L&M holds interests in three southwest New Zealand permits – two in onshore Southland and one in the offshore Solander Basin west of Stewart Island.

These areas have had very little exploration but L&M has reprocessed old seismic data and acquired new seismic and geological studies.

“While failing to find commercial quantities of oil or gas, the exploratory data acquired through this work has demonstrated that the basins have all the elements of a petroleum province,” the company said.

“L&M management believes that commercialisation of discoveries in western Southland, will be possible in relatively short time spans.

“L&M plans to pursue an aggressive exploration program over the next two years to assess the potential of the region.”

L&M is particularly bullish on the potential of the offshore Solander Basin.

The company has identified five prospects and numerous leads, including three prospects with potential recoverable reserves of more than 100MMbbl of oil.

It hopes to farm-out permits at part of its 100% stake in the Solander licence PEP 38228 within the next three months.
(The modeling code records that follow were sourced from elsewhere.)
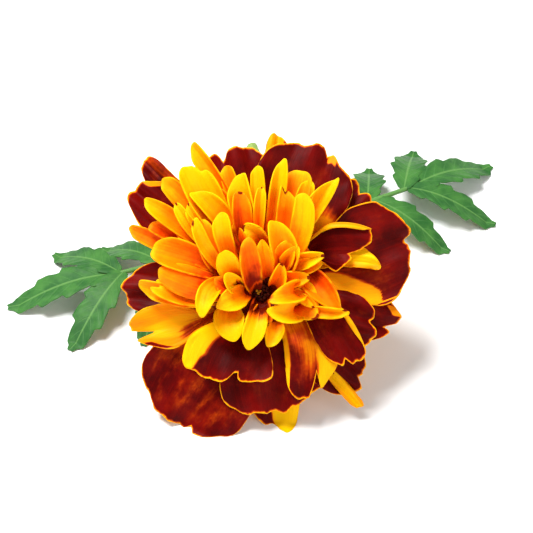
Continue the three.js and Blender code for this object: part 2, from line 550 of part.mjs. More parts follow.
// The middle surface of a leaflet: lance-shaped, toothed, folded a little along its rib and
// drooping to the table at its tip. t runs to the tip and u from edge to edge; body is the lance
// shape, and tooth cuts into it.
function leafletPoint(leaf, row, t, u) {
  const [place, side, angle, fullLength, fullWidth] = row;
  const length = fullLength * leaf.size;
  const root = ribPoint(leaf, place);
  const ahead = ribPoint(leaf, Math.min(place + 0.02, 1)).sub(ribPoint(leaf, place - 0.02));
  const heading = Math.atan2(ahead.y, ahead.x) + radians(angle) * (side || 0.3);
  const tooth = 1 - TOOTH_DEPTH + TOOTH_DEPTH * Math.cos(2 * Math.PI * TEETH * t);
  const body = Math.max(Math.sin(Math.PI * clamp(0.08 + 0.88 * t, 0, 1) ** 0.9), 0) ** 0.8;
  const half = fullWidth * leaf.size / 2 * body * tooth;
  const s = t + 0.06 * Math.abs(u) * tooth * body;
  const arch = leaf.size * BLADE_DROOP * Math.sin(Math.PI * s);
  const droop = root.z * BLADE_DROOP * Math.max(s, 0) ** 1.5;
  const z = Math.max(root.z + arch - droop + BLADE_FOLD * Math.abs(u) * body, LEAF_THICKNESS / 2);
  return new THREE.Vector3(
    root.x + length * s * Math.cos(heading) - half * u * Math.sin(heading),
    root.y + length * s * Math.sin(heading) + half * u * Math.cos(heading),
    z,
  );
}

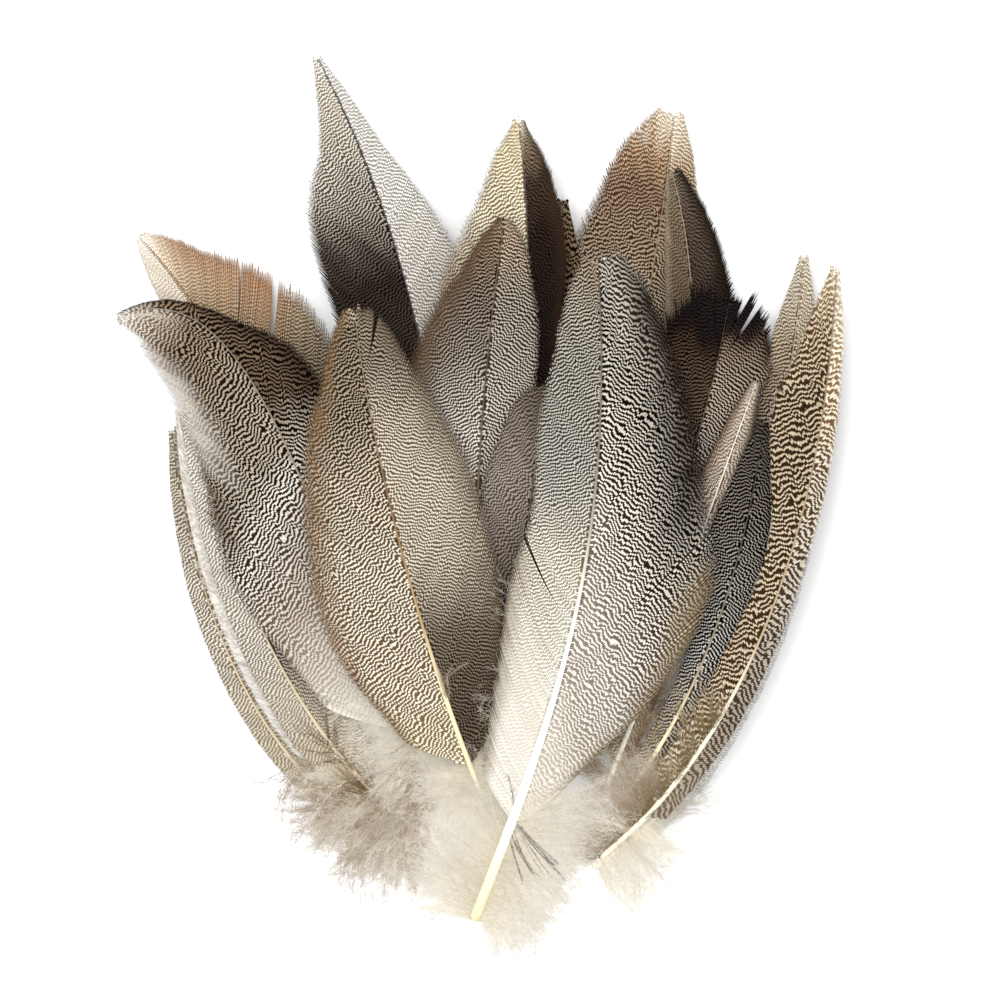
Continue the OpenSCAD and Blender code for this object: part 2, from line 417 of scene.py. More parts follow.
MIN_MARCH_MM = 6
LAST_STEP = {True: 0.75, False: 0.25}  # the share of its last step a barb makes, if half of it fits
WISP_START = 0.93
WISP_FADE = 0.05
TIP_WISP_MM = 0.9  # barbs near the tip run on past the outline by up to this
RAGGED_WISP = 30
WISP_LEAST = 0.25
TIP_NEAR_MM = 2.0
TIP_SLOPE = 0.6
TIP_LOW_MM = -0.2
TIP_HIGH_MM = 0.5
SHORTEST_MM = 0.25
LENGTH_SPREAD = 0.012
LOOSE_LENGTH = 0.06
BARB_PLACES = 10
OVERLAP = 1.3
LOOSE_OVERLAP = 0.6
BARB_MIN_MM = 0.1
BARB_MAX_MM = 0.75
BARB_HEIGHT_MM = 0.13
BARB_FLATNESS = 0.4
TAPER_SHARE = 0.1
TAPER_LEAST = 0.25
BARB_SINK_MM = 0.02
BARB_LIFT_MM = 0.06


def wander(rng, s, amount, wave_mm):
    """A smooth random curve over s, of up to about amount either way."""
    total = np.zeros_like(s)
    for octave in (1.0, 2.3, 4.1):
        phase = rng.uniform(0, 2 * math.pi)
        total += np.sin(2 * math.pi * s * octave / (wave_mm * MM) + phase) / octave
    return amount * total / 1.7


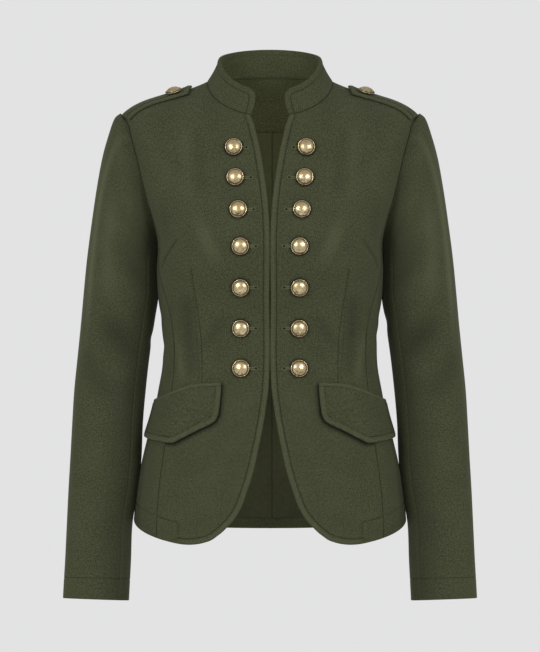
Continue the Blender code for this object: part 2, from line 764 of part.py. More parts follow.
def button(name, place, normal, radius, stuff, droop=0.0):
    """A domed shank button, turned about its own axis, seated on the cloth at place."""
    axis, seat, rise = button_stand(normal, radius, droop)
    side_way = unit(np.cross(axis, np.array([0.0, 0.0, 1.0])))
    up_way = np.cross(side_way, axis)
    points, faces = [place + axis * seat], []
    for row, (out, up) in enumerate(BUTTON_OUTLINE):
        height = seat + up * radius + (rise if row else 0.0)
        for i in range(BUTTON_SIDES):
            a = 2 * math.pi * i / BUTTON_SIDES
            ring = side_way * math.cos(a) + up_way * math.sin(a)
            points.append(place + ring * out * radius + axis * height)
    points.append(place + axis * (seat + rise + BUTTON_CROWN * radius))
    last = len(points) - 1
    for i in range(BUTTON_SIDES):
        j = (i + 1) % BUTTON_SIDES
        faces.append([0, 1 + j, 1 + i])
        for ring in range(len(BUTTON_OUTLINE) - 1):
            low, high = 1 + ring * BUTTON_SIDES, 1 + (ring + 1) * BUTTON_SIDES
            faces.append([low + i, low + j, high + j, high + i])
        top = 1 + (len(BUTTON_OUTLINE) - 1) * BUTTON_SIDES
        faces.append([top + i, top + j, last])
    return add_object(name, points, faces, stuff)


def buttons(stuff):
    for row, (height, across_x) in enumerate(zip(BUTTONS["height"], BUTTONS["from_centre"])):
        low, high = HEM, NECK
        for _ in range(40):
            side = (low + high) / 2
            u = u_at_x(side, lambda z: across_x)
            low, high = (side, high) if torso(u, side)[2] < height else (low, side)
        place, normal = torso(u, side), torso_normal(u, side)
        left, right = f"button_left_{row + 1}", f"button_right_{row + 1}"
        button(left, place, normal, BUTTON_RADIUS, stuff, BUTTON_DROOP)
        button(right, mirrored(place), mirrored(normal), BUTTON_RADIUS, stuff, BUTTON_DROOP)
    share = (STRAP["from_x"] - STRAP["button_x"]) / (STRAP["from_x"] - STRAP["tip_x"])
    point, normal = strap_point(np.array(share), np.array(STRAP["button_share"]))
    place = point + normal * (strap_lift(share) + STRAP_CLOTH)
    button("epaulette_button_left", place, normal, STRAP_BUTTON_RADIUS, stuff)
    button("epaulette_button_right", mirrored(place), mirrored(normal), STRAP_BUTTON_RADIUS, stuff)


def build():
    for old in list(bpy.data.objects):
        bpy.data.objects.remove(old)
    cloth = material("olive_wool", OLIVE, 0.85)
    lining_cloth = material("olive_lining", DARK_OLIVE, 0.55)
    brass = material("antique_brass", BRASS, 0.3, 1.0)
    front_panel(cloth)
    side_panel(cloth)
    back_panel(cloth)
    collar(cloth)
    sleeve(cloth)
    flap(cloth)
    welt(cloth)
    strap(cloth)
    facing(cloth)
    lining(lining_cloth)
    buttons(brass)


build()
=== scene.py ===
"""Looks of the fitted military-style blazer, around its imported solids.

Metres, +Z up, the front faces -Y. Each cloth piece is a thin shell on the same torso, collar or
sleeve surface as its solid, on a finer grid, with rolled seams, stitched edges, darts and creases.
"""

import math

import bpy
import numpy as np
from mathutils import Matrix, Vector


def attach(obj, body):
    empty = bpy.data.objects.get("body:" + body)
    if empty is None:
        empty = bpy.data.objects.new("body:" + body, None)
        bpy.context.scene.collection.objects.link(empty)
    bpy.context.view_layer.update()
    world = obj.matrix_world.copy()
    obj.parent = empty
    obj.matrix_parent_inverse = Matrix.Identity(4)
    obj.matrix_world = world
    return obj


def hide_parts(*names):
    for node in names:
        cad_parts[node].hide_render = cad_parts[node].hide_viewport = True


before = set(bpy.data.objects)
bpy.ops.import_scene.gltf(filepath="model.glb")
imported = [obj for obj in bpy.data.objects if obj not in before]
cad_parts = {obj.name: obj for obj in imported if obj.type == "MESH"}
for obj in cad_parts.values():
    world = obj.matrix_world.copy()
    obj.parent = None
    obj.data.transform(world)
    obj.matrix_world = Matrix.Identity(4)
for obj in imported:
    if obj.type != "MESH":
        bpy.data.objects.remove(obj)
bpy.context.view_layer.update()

MM = 0.001
CLOTH = 2.0 * MM
COLLAR_CLOTH = 2.4 * MM
FLAP_CLOTH = 2.6 * MM
WELT_CLOTH = 1.8 * MM
STRAP_CLOTH = 2.4 * MM
FACING_CLOTH = 1.2 * MM
LINING_CLOTH = 0.9 * MM
SEAM_GAP = 0.06 * MM
ARMHOLE_GAP = 0.25 * MM
BUTTON_SEAT = 0.5 * MM

# How often a search halves its interval.
HALVINGS = 36

HEM = -554 * MM
UNDERARM = -205 * MM
ARMHOLE_FLOOR = -213 * MM
SHOULDER_POINT = -43 * MM
NECK = 0.0
SIDE = 0.5
CENTRE_BACK = 1.0


def table(columns, *rows):
    """Rows of millimetres as named arrays in metres. Columns named power or share stay plain ratios."""
    names = columns.split()
    values = np.array(rows, float).T
    return {
        name: column * (1.0 if name.endswith(("power", "share")) else MM)
        for name, column in zip(names, values)
    }


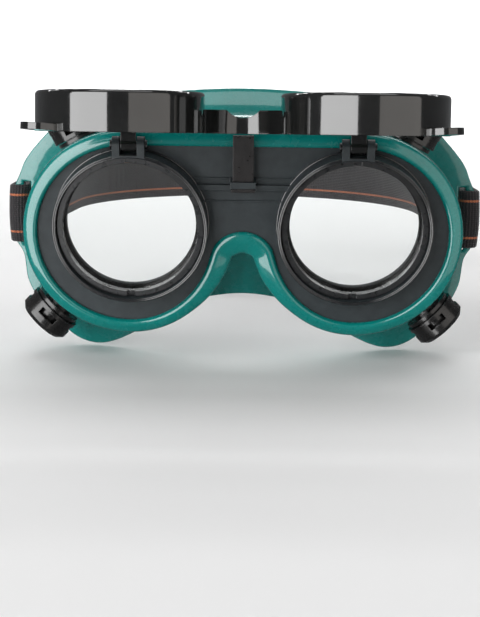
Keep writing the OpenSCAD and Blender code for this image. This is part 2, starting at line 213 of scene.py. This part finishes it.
def vinyl():
    """Glossy dyed PVC with faint flow marks and an almost smooth skin."""
    n = Nodes("green_vinyl")
    cloudy = n.noise(34, 3)
    n.link(n.ramp(cloudy, [(0.3, (0.0, 0.165, 0.148)), (0.7, (0.0, 0.198, 0.178))]),
           n.shader.inputs["Base Color"])
    n.link(n.spread(n.noise(260, 5), 0.22, 0.32), n.shader.inputs["Roughness"])
    n.set(IOR=1.5, Specular_IOR_Level=0.3, Coat_Weight=0.9, Coat_Roughness=0.045)
    n.bump(n.noise(420, 2), 0.00005, 0.5)
    return n.material


def moulded(name, dark, light, rough, bump, scale, coat=0.0, edge=0.00035):
    """Moulded thermoplastic: grain, handling marks and edges that catch the light."""
    n = Nodes(name)
    n.link(n.ramp(n.noise(scale * 0.12, 5), [(0.3, dark), (0.7, light)]),
           n.shader.inputs["Base Color"])
    n.link(n.spread(n.noise(scale * 0.3, 6), *rough), n.shader.inputs["Roughness"])
    n.set(IOR=1.5, Specular_IOR_Level=0.4, Coat_Weight=coat, Coat_Roughness=0.04)
    rounded = n.bevel(edge)
    n.bump(n.noise(scale, 3), bump, 0.6, rounded)
    return n.material


def glass(name, dark, light):
    """Polished lens."""
    n = Nodes(name)
    n.link(n.ramp(n.noise(25, 2), [(0.2, dark), (0.8, light)]), n.shader.inputs["Base Color"])
    n.link(n.spread(n.noise(160, 4), 0.0, 0.02), n.shader.inputs["Roughness"])
    n.set(IOR=1.5, Transmission_Weight=1.0)
    return n.material


def steel():
    """Blackened steel of the hinge pins."""
    n = Nodes("pin_steel")
    n.link(n.ramp(n.noise(700, 4), [(0.3, (0.05, 0.05, 0.052)), (0.7, (0.09, 0.09, 0.092))]),
           n.shader.inputs["Base Color"])
    n.link(n.spread(n.noise(900, 4), 0.3, 0.45), n.shader.inputs["Roughness"])
    n.set(Metallic=1.0)
    n.bump(n.noise(1500, 3), 0.00003, 0.5, n.bevel(0.0002))
    return n.material


def elastic():
    """Ribbed elastic band: fine ribs across, cords along, and two thin woven stripes."""
    rib_pitch, cord_pitch, stripe_z, stripe_half = 0.95, 0.8, 7.4, 0.42
    n = Nodes("band_elastic")
    split = n.add("ShaderNodeSeparateXYZ")
    n.link(n.add("ShaderNodeUVMap", uv_map="along").outputs["UV"], split.inputs[0])
    along, across = split.outputs["X"], split.outputs["Y"]
    rib = n.math("SINE", n.math("MULTIPLY", along, 2 * math.pi / rib_pitch))
    cord = n.math("SINE", n.math("MULTIPLY", across, 2 * math.pi / cord_pitch))
    weave = n.math("ADD", n.math("MULTIPLY", rib, 0.6), n.math("MULTIPLY", cord, 0.4))
    worn = n.noise(420, 5)
    base = n.ramp(n.math("ADD", n.math("MULTIPLY", weave, 0.18), worn),
                  [(0.3, (0.008, 0.007, 0.009)), (0.75, (0.030, 0.024, 0.026))])
    off = n.math("ABSOLUTE", n.math("SUBTRACT", n.math("ABSOLUTE", across), stripe_z))
    stripe = n.math("LESS_THAN", n.math("ADD", off, n.math("MULTIPLY", rib, 0.08)), stripe_half)
    tint = n.add("ShaderNodeMix", data_type="RGBA")
    n.link(stripe, tint.inputs["Factor"])
    n.link(base, tint.inputs["A"])
    n.link(n.ramp(worn, [(0.3, (0.30, 0.075, 0.03)), (0.7, (0.50, 0.16, 0.07))]), tint.inputs["B"])
    n.link(tint.outputs["Result"], n.shader.inputs["Base Color"])
    n.link(n.spread(worn, 0.62, 0.85), n.shader.inputs["Roughness"])
    n.set(Sheen_Weight=0.25, Sheen_Roughness=0.4)
    n.bump(n.math("ADD", weave, n.math("MULTIPLY", worn, 0.5)), 0.00016, 0.9)
    return n.material


def thread():
    """Black sewing thread."""
    n = Nodes("band_thread")
    n.link(n.ramp(n.noise(1800, 3), [(0.3, (0.021, 0.018, 0.018)), (0.7, (0.035, 0.03, 0.03))]),
           n.shader.inputs["Base Color"])
    n.set(Roughness=0.7, Sheen_Weight=0.3)
    n.bump(n.noise(2600, 2), 0.00005, 0.8)
    return n.material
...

It plans to drill up to four wells in partnership with government-owned Mighty River Power in its Waiau Basin block, PEP 38226, which will target over 269MMbbl of potential oil and 194 billion cubic feet of potential gas.

Bay said he was not disheartened by the plugging and abandonment last week of the company’s first well since listing – the onshore Eastern Bush-1 wildcat.

L&M halted Eastern Bush-1 at a depth of 1780m after log analysis indicated insufficient hydrocarbons to warrant continuing the well to basement.

Bay also said he was not yet prepared to consider the nearby Sharpridge Creek exploration as unsuccessful.

Though L&M also plugged and abandoned Sharpridge Creek-2 earlier last week, that was essentially because a sidetrack from the same wellbore was impossible, given the very shallow nature of the well.

Sharpridge-2 was abandoned at a depth of 321m, when the well encountered basement some 130m higher than prognosed.

L&M had now spudded Sharpridge Creek-3, about 190m west, as that “sidetrack”.

The firm is now moving to drill the third well in its 2007-08 exploration program, Dean-1, also within PEP 38226.

Bay also said he was not worried about the recent slump in L&M’s share price on both the Australian and New Zealand bourses.

L&M shares have been as high as A23c on the ASX but now were only about 15c. They briefly spiked as high as NZ37c on the NZX but now were as low as 18c.

“As a speculative exploration-based company, we expect a lot of volatility with every announcement, whether a new well spudding or the results of any drilling, positive or negative,” Bay said.

“Our job is to manage our shareholders’ money to invest in the prospects most likely to get us the best results. As long as we do that, the share price will ultimately take care of itself.”